Como se ve, en estos Diarios no se cuentan tan sólo anécdotas. O mejor dicho, se cuenta sobre todo la anécdota de vivir, que según Ionesco consiste en ir tirando, en dejarse llevar, sin hacerse demasiadas ilusiones, sin hacerse demasiadas preguntas, y en emborracharse de cuando en cuando, de arte, de poesía, de teatro, incluso de alcohol llegado el caso: “No he sido verdaderamente feliz más que borracho”, repite en ambos diarios. Porque Ionesco, no hace falta decirlo, nunca se sintió a gusto en el mundo. La cultura, lo que el hombre llama cultura, es la barbarie, lo que llama amor, es el odio más salvaje, lo que llama paz, la guerra más cruenta y generalizada. Estas conclusiones pertenecen a sus días más negros, que él llama también sus días más lúcidos, y que sólo logra superar gracias a su dosis diaria de indiferencia. Y, de cuando en cuando, algún fogonazo, alguna página exultante, algún recuerdo emocionado, o esos maravillosos cuentos para niños de menos de tres años con que sazona su Presente pasado, pasado presente.

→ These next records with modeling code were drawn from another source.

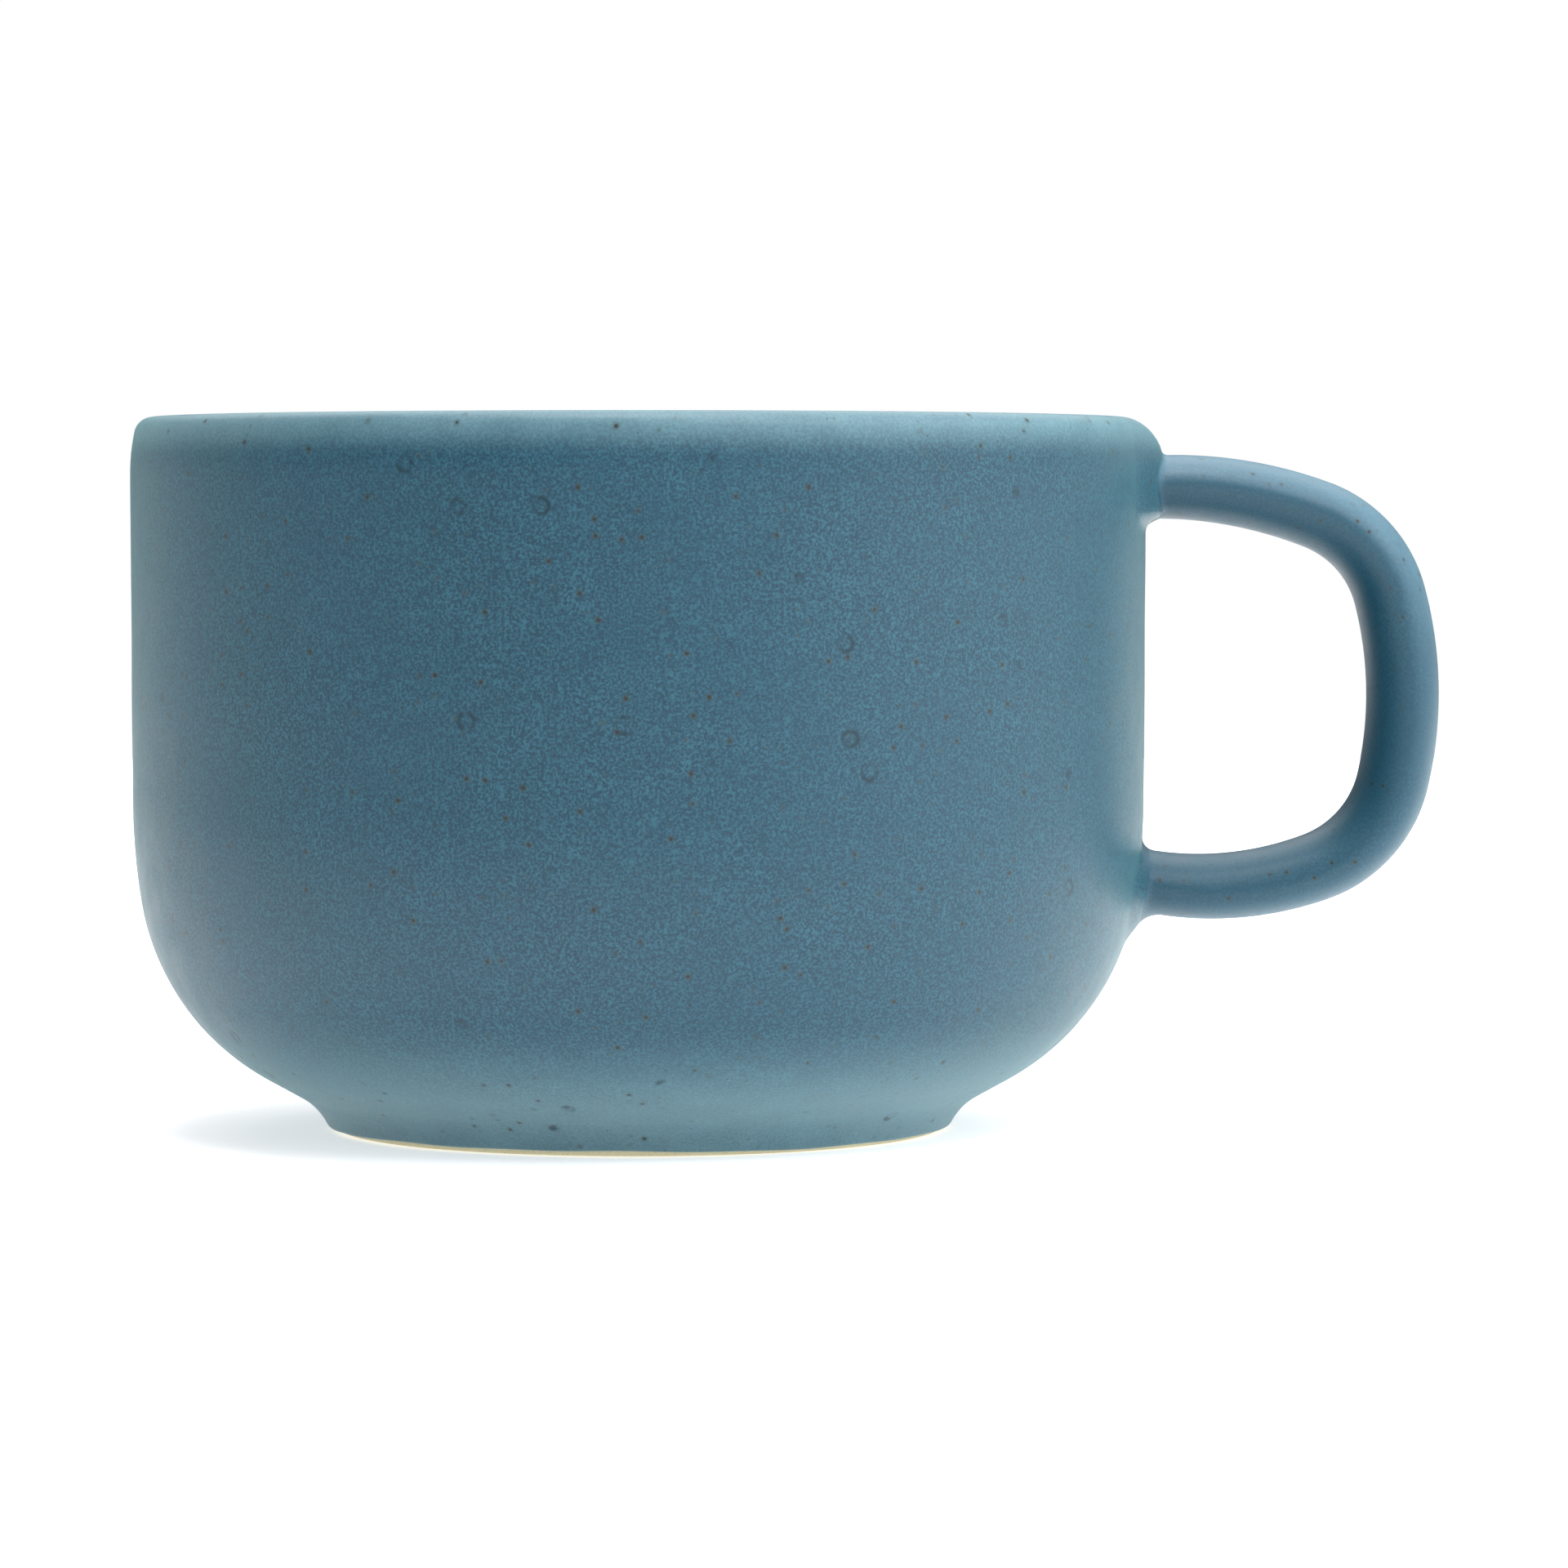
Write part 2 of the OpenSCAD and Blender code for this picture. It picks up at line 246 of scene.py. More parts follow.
def throwing(height, angle):
    """Shallow throwing lines, as a radius change: waves up the wall that drift slowly round the axis."""
    z = height / MM
    wave = (
        0.55 * np.sin(z / 2.9 + 0.6 * np.sin(angle + 0.4))
        + 0.30 * np.sin(z / 1.7 + 1.1 + 0.8 * np.sin(angle - 1.0))
        + 0.50 * np.sin(2 * angle + 0.5) * np.sin(z / 14.0)
    )
    fade = smooth(5.0, 14.0, z) * (1 - smooth(62.0, 68.0, z))
    return THROW_WAVE * wave * fade


def upper_boss(height, across, radius):
    """How far the wall stands out behind the upper root, where it follows a quarter oval from the rim."""
    up = np.clip((height - (RIM_Z - BOSS_TOP_H)) / BOSS_TOP_H, 0.0, 1.0)
    target = CREST[0] + BOSS_TOP * np.maximum(1 - up ** BOSS_ROUND, 0.0) ** (1 / BOSS_ROUND)
    under = np.clip((height - BOSS_LOW) / BOSS_FLARE, 0.0, 1.0)
    out = np.maximum(target - radius, 0.0) * (1 - np.sqrt(np.maximum(1 - under ** 2, 0.0)))
    return out * (1 - smooth(BOSS_FULL, BOSS_GONE, np.abs(across)))


def lower_boss(height, across):
    """The wall's small swelling behind the lower root: an oval with soft edges, longer down than up."""
    up = height - LOWER_Z
    off = np.hypot(across / LOWER_REACH, up / np.where(up > 0, LOWER_UP, LOWER_DOWN))
    return LOWER_OUT * (1 - smooth(0.45, 1.0, off))


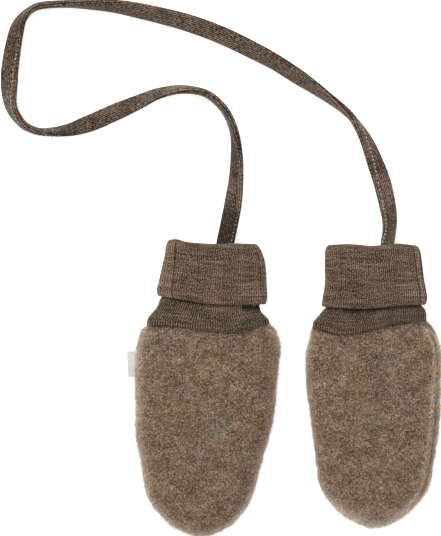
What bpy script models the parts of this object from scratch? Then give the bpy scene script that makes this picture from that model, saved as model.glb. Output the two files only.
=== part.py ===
"""A pair of baby mittens joined by a flat strap, laid flat on a surface.

Each mitten is a front and a back panel of brushed wool fleece, lying on each other, with a rib-knit
cuff sewn to the wrist and turned back once on the outside. The strap is a flattened jersey tube whose
two ends go into the mouths of the cuffs, and the left mitten has a small tab in its outer side seam.

All lengths are in millimetres, and each mesh is scaled to metres as it is made. +X is to the right,
+Y from the mittens' tips towards their cuffs, and +Z up from the surface that the pair lies on.
"""

import math
from collections import namedtuple

import bmesh
import bpy
from mathutils import Vector

MM = 0.001
SEAM_GAP = 0.3
WRIST_SEAM_GAP = 0.5
SHARP_EDGE = math.radians(50)

# ---- fleece panels ----
FLEECE_TOP = 8.0
SIDE_SEAM_HEIGHT = 3.9
CROWN_ROUNDNESS = 3.2
UNDERSIDE_ROUNDNESS = 7.0
SEAM_TUCK = 0.8
PANEL_GAP = 0.4
SEAM_TUCK_SHARE = 0.25
LIP_TURN = 0.12
LEAST_LIP = 0.8
ROLLED_SEAM_RUN = 4.5
PANEL_POINTS = 18
PANEL_RINGS = 20
WRIST_BOW_FADES_AT = 15.0
WRIST_HEIGHT_SHARE = 0.72
WRIST_RISE_RUN = 4.0
WRIST_UNDERSIDE_LIFT = 0.7
TIP_TOP_ROUNDING = 9.0
TIP_UNDERSIDE_ROUNDING = 4.5
TIP_ROUNDNESS = 2.3

# ---- rib cuffs ----
CUFF_WALL = 1.3
LAYER_GAP = 0.3
MOUTH_AT_SIDES = 0.6
MOUTH_IN_MIDDLE = 3.3
MOUTH_FLATNESS = 6
RIBS = 50
RIB_HEIGHT = 0.35
GROOVE_DEPTH = 0.4
UNDERSIDE_COLUMNS = 22
STAND_SAG = 0.4
OUTSIDE = 2 * CUFF_WALL + LAYER_GAP

# ---- strap ----
STRAP_WIDTH = 9.3
STRAP_FLAT_THICKNESS = 2.4
STRAP_EDGE_THICKNESS = 4.0
STRAP_STATIONS = 74
STRAP_END_STEPS = 4
HEADING_STEP = 0.1

# ---- side label ----
LABEL_LENGTH = 13.6
LABEL_REACH = 3.9
LABEL_THICKNESS = 0.8
LABEL_CORNER = 0.35
LABEL_CORNER_STEPS = 2
LABEL_CENTRE = (-79.05, 12.4)
LABEL_TURN = math.radians(3)

Line = namedtuple("Line", "far_left left middle right far_right")
Side = namedtuple("Side", "down left right")
Section = namedtuple("Section", "below left right roll")
Mitten = namedtuple("Mitten", "name place fold free_edge seam turned_back stand body grooves")
CuffRow = namedtuple("CuffRow", "down out shift ribbed")
Station = namedtuple("Station", "x y roll lift width", defaults=(STRAP_WIDTH,))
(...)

No hay muchas diferencias entre ambos diarios. Formalmente, yo diría que muy pocas. Tal vez en el primero hay más sueños y en el segundo más recuerdos, lo que, bien mirado, tiene cierta lógica. En 1967 repasa lo que había escrito en 1940. Va y viene de una fecha a otra, de una guerra a otra, de un exilio a otro. Ionesco se mantuvo siempre a distancia de todas las ideologías. Todos los sistemas le parecían falsos, todas las revoluciones criminales. Ser libre era para él estar fuera de la historia, y claro… Para mi gusto las páginas en que toma partido contra las tomas de partido políticas en todos los conflictos armados, genocidios o matanzas del siglo más cruento de la historia, ya se tratara del Vietnam, de Argelia, Sudan u Oriente Medio, se encuentran entre las más lúcidas y de más actualidad desgraciadamente también. Tampoco hoy van a gustar estas páginas a nadie que esté comprometido con una idea política excluyente, como lo son casi todas. Los motivos que hay detrás de las protestas contra los crímenes, no son siempre todo lo humanitarios que cabría esperar, y conviene saber qué se defiende cuando se ataca algo, y qué se ataca cuando se defiende algo.

Yo creo que sólo escriben diarios los hombres y las mujeres que sienten nostalgia, ya sea nostalgia del Absoluto, como diría Léon Bloy, o nostalgia del beso de buenas noches, como Proust, pues la Recherche es casi más un diario que una novela, y en función de los distintos tipos de nostalgia, que se corresponden, claro está, con los distintos tipos de hombres, así son sus diarios. De Ionesco puede decirse, por ejemplo, que siente nostalgia del paraíso. O quizás sólo del beso de buenas noches. Aunque tal vez estas dos nostalgias sean la misma.- MANUEL ARRANZ.

 

Eugène Ionesco, Diarios: Diario en migajas. Presente pasado, pasado presente, traducción de Marcelo Arroita-Jauregui, Madrid, Páginas de Espuma, 2007.